Sungguh ibadah haji senantiasa merupakan ritual universitas Islam yang membuat marah dan kepanasan orang-orang musyrik dan kafir di rumah-rumah mereka, ketika mereka menyaksikan pertemuan kaum Muslim dengan jumlah yang sangat besar di waktu dan tempat tertentu, serta dengan ritual yang tetap dan sama. Hanya saja ada beberapa hal yang membuat mereka sedikit tenang, dan tidak merasa bahaya, karena mereka benar-benar tahu dan sadar bahwa pertemuan ini tidak akan menimbulkan ancaman nyata bagi mereka, kecuali ketika pertemuan ini dipimpin oleh seorang Imam (Khalifah) sebagai perisai yang menjadi kepala negara Islam, yang memimpin berdasarkan metode kenabian dan sejarah para Khulafa’ur Rasyidin. Keadaan seperti itulah yang mereka takuti dan mereka khawatirkan.
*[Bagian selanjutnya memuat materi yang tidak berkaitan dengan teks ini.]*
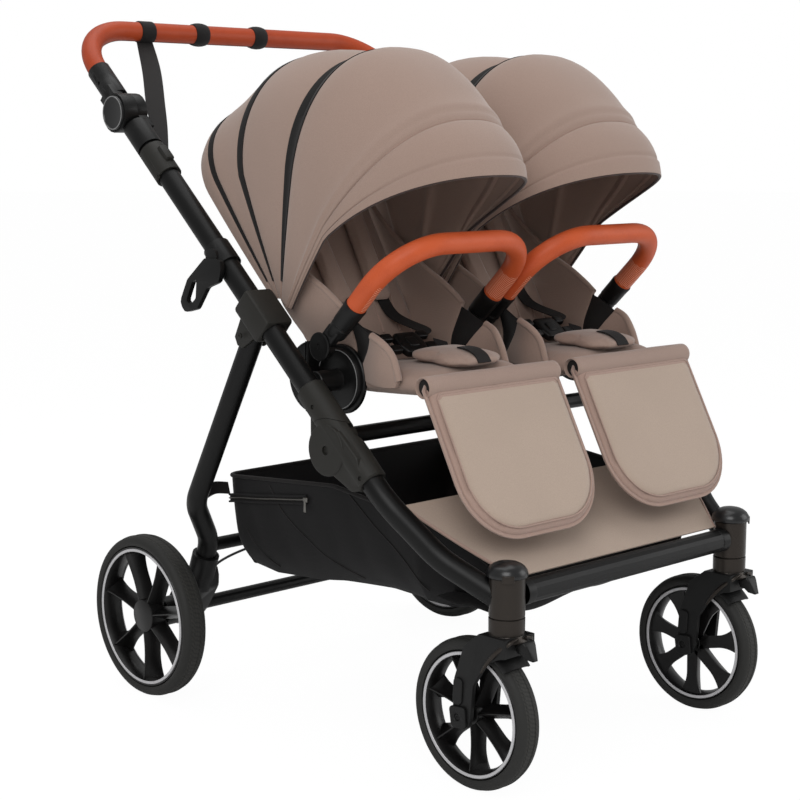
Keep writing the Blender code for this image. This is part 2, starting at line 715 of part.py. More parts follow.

Akan tetapi, kondisi—tegaknya kembali Khilafah—itu pasti akan terwujudkan, sebab itu janji Allah SWT dan busyra (kabar gembira) yang disampaikan oleh Rasulullah shallallahu ‘alaihi wa sallama: “… kemudian akan tegak kembali Khilafah yang berdasrkan metode kenabian …”. [Majid al-Shalih – Bilādul Haramain al-Syarīfain]

Sumber: hizb-ut-tahrir.info, 16/08/2018.